= Description of the task =
Check every line for the word "piece" and state how many lines have it. Reply with the number alone.

::: Excerpted data

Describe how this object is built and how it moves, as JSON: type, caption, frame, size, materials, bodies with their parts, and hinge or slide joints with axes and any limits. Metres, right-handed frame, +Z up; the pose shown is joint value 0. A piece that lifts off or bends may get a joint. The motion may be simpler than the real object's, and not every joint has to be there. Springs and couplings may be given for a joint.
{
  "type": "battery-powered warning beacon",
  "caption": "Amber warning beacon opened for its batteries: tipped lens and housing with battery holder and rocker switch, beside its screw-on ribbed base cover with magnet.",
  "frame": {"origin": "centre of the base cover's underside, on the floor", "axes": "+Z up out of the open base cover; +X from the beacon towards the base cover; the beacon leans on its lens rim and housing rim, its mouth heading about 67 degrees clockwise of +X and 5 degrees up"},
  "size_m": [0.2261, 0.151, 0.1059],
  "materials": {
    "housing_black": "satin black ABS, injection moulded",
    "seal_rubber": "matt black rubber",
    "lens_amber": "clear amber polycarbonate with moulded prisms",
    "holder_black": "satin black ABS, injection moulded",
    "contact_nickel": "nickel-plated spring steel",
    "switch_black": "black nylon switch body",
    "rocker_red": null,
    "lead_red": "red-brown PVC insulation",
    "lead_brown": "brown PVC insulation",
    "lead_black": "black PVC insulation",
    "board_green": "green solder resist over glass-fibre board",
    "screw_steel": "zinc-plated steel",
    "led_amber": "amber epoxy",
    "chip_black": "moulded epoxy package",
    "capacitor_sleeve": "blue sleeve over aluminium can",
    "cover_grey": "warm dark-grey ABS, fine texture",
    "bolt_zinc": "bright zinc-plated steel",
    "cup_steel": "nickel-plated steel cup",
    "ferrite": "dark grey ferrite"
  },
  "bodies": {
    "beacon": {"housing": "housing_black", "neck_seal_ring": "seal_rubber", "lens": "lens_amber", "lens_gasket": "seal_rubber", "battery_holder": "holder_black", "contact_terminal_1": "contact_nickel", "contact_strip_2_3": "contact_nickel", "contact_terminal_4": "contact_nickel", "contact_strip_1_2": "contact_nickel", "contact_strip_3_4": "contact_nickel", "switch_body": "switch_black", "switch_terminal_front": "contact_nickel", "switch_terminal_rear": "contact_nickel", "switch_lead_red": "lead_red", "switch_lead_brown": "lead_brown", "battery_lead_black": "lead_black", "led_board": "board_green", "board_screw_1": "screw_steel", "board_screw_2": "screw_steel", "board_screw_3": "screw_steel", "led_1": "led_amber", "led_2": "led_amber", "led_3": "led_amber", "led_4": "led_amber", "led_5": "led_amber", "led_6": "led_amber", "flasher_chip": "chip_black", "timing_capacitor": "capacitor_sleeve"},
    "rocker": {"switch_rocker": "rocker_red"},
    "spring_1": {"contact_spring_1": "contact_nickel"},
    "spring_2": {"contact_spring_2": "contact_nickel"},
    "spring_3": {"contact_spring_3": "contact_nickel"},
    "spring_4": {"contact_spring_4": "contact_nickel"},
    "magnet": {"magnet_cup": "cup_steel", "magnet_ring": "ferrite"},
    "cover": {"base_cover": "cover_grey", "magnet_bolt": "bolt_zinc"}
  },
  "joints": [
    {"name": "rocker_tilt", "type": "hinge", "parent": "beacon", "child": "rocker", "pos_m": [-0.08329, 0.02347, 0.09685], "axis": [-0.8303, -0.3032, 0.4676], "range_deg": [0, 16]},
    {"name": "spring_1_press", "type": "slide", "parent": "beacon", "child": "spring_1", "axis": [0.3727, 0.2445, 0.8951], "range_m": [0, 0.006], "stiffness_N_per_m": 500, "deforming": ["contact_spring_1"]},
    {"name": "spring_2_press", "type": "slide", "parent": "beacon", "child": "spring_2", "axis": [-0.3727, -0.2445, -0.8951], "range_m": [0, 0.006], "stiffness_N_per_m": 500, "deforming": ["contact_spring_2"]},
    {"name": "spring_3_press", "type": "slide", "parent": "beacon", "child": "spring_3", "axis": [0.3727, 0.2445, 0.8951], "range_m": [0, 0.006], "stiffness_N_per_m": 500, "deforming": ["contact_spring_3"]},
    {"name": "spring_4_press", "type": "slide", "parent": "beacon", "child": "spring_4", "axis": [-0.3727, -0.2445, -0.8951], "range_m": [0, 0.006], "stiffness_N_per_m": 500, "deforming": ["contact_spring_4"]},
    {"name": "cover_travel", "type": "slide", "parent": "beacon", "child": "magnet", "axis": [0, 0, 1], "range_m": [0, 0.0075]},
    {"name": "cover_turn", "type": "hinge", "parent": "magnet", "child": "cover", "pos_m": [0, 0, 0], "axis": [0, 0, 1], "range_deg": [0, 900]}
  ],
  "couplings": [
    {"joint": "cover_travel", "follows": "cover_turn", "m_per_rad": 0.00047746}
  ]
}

::::::
::: Excerpted data

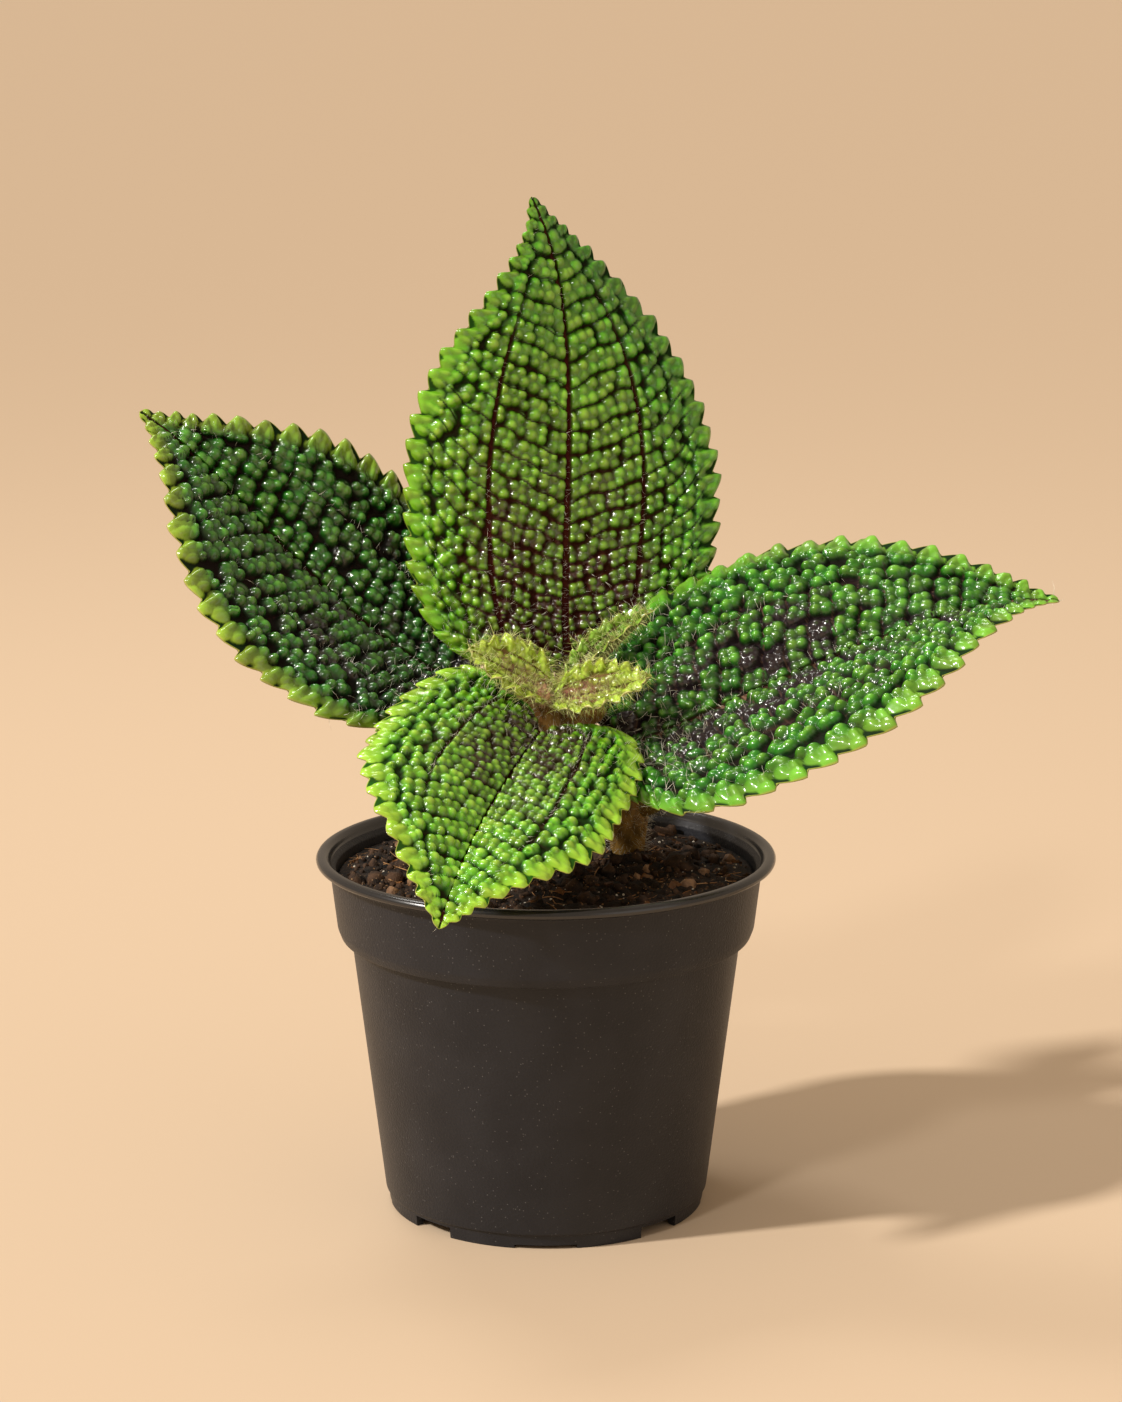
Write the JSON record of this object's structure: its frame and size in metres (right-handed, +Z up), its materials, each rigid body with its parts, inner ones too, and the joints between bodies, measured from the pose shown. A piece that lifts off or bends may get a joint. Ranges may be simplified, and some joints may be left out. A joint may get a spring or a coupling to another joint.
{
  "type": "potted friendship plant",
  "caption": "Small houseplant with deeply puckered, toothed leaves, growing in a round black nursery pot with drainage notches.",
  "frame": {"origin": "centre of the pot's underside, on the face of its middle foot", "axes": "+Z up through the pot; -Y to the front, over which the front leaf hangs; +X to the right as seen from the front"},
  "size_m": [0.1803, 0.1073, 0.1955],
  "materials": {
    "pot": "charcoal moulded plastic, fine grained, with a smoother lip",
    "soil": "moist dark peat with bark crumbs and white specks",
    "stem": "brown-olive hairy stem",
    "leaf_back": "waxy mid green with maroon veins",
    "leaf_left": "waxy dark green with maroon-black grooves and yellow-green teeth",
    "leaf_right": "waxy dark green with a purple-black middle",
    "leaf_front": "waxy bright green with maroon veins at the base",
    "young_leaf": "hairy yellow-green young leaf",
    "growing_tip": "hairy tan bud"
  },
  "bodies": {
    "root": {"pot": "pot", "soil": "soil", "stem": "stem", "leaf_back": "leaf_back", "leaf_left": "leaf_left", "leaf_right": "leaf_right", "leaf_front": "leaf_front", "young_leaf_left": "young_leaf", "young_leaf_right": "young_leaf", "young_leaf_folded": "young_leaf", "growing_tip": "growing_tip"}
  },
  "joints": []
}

::::::

= Full solution =
2